Em entrevista ao Brasil de Fato, o analista do Conselho Russo de Relações Internacionais, Nikita Smagin, destacou que, com a guerra no Oriente Médio, a Ucrânia desapareceu das principais manchetes da imprensa internacional, que naturalmente foram tomadas por Israel e Palestina.
"Os EUA, que fornecem a principal ajuda militar à Ucrânia, não escondem que, além da Ucrânia, agora eles vão ajudar Israel. Nesse sentido acontece que os EUA são obrigados a distribuir sua ajuda militar, dividir em duas direções, e é claro que, nesse sentido, a Rússia acredita que suas esperanças anteriores de que o Ocidente pode cansar da ajuda permanente à Ucrânia agora estejam confirmadas", argumenta.
O porta-voz do Kremlin, Dmitry Peskov, por sua vez, declarou em 12 de dezembro que o apoio ocidental a Kiev não pode mudar o curso da "operação militar especial" (nome oficial usado pelas autoridades russas para se referir à guerra na Ucrânia).
Diante do apoio irrestrito dos EUA – e da Ucrânia - a Israel e, por outro lado, da onda de protestos pelo mundo denunciando o massacre em Gaza, a Rússia se posicionou estrategicamente mais favorável à Palestina, antagonizando o Ocidente.
Com isso, Nikita Smagin argumenta que a situação em torno da Palestina não necessariamente reforça o papel da Rússia no mundo, mas aponta "que a situação em torno da Palestina convence o governo russo, as elites russas, que o seu vetor de política externa em geral está correto".
De acordo com o analista, há uma espécie de "aposta" da política externa russa de que "no mundo vão continuar ocorrendo crises, e que a situação da Ucrânia não será o único incômodo para o Ocidente".
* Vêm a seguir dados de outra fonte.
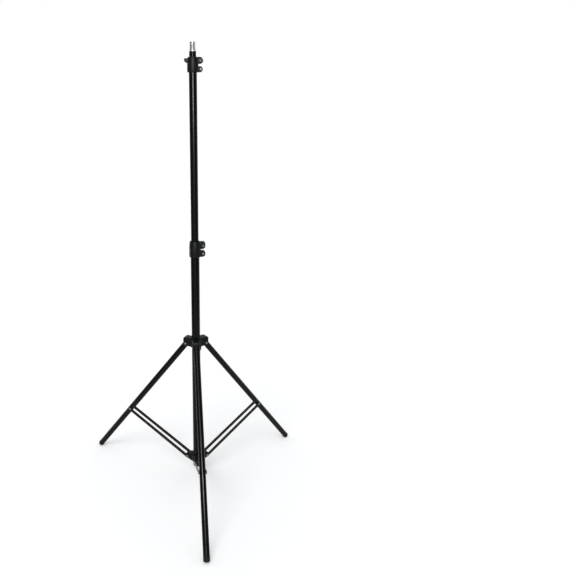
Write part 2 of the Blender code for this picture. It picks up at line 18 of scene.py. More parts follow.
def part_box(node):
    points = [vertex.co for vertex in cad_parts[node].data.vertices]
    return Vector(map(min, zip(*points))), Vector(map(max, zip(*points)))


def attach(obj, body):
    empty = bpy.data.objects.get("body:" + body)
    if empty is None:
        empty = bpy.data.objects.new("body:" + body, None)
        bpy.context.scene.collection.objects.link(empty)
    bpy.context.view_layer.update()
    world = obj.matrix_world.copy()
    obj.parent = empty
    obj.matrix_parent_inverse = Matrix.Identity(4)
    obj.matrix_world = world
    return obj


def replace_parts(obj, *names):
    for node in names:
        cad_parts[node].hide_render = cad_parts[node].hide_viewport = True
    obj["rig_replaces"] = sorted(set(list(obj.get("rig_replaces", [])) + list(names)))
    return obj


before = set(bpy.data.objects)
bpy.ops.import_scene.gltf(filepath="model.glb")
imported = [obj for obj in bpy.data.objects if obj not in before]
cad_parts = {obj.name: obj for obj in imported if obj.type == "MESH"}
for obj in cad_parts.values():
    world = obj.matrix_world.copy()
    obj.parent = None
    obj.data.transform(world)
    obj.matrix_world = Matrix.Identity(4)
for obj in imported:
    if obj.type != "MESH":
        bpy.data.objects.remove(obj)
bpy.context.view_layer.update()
MM = 0.001
low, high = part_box("base_tube")
MAST_Y = (low.y + high.y) / 2
print("the mast stands at y =", round(MAST_Y, 5))

# %% [markdown]
# The sizes below are the stand's own, in millimetres, as the CAD model has them. Two clamps share one
# shape, so their sizes are kept in a small table each. Angles are in degrees.

# %% Sizes of the mast
BASE_R, BASE_BORE_R = 13, 12
MID_R, MID_BORE_R, MID_LENGTH = 11, 10, 690
TOP_R, TOP_BORE_R, TOP_LENGTH = 9.5, 8.4, 680
MAST_BOTTOM, PLUG_RIM = 34, 2
BASE_CLAMP_Z, MID_CLAMP_Z = 741.5, 1264.5
TOP_STUB, SPIGOT_HEIGHT = 14, 25
GAP = 0.3
BASE_CLAMP = {
    "radius": 17.2, "height": 48, "step": 23,
    "ear_reach": 31, "ear_corner": 8.6, "ear_thickness": 6,
    "lower_ear": (0.8, 19.4), "upper_ear": (24.6, 46.6),
    "bolt_x": 24.5, "lower_bolt": 9.6, "upper_bolt": 35,
}
MID_CLAMP = {
    "radius": 15.5, "height": 40.5, "step": 19.5,
    "ear_reach": 27.2, "ear_corner": 7.6, "ear_thickness": 5.5,
    "lower_ear": (0.3, 16.2), "upper_ear": (22.2, 40.3),
    "bolt_x": 21.8, "lower_bolt": 8, "upper_bolt": 31.2,
}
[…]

"Com o Ocidente desviando sua atenção para outros problemas, e não conseguindo se concentrar apenas na Ucrânia, o modelo internacional centrado no Ocidente se encontra em crise. A crença em tudo isso, sem dúvida, está se fortalecendo no contexto da situação na Palestina. Então o agravamento da situação na Palestina com certeza é favorável para a Rússia, apesar da Rússia obviamente não ter se posicionado a favor desse agravamento", completa.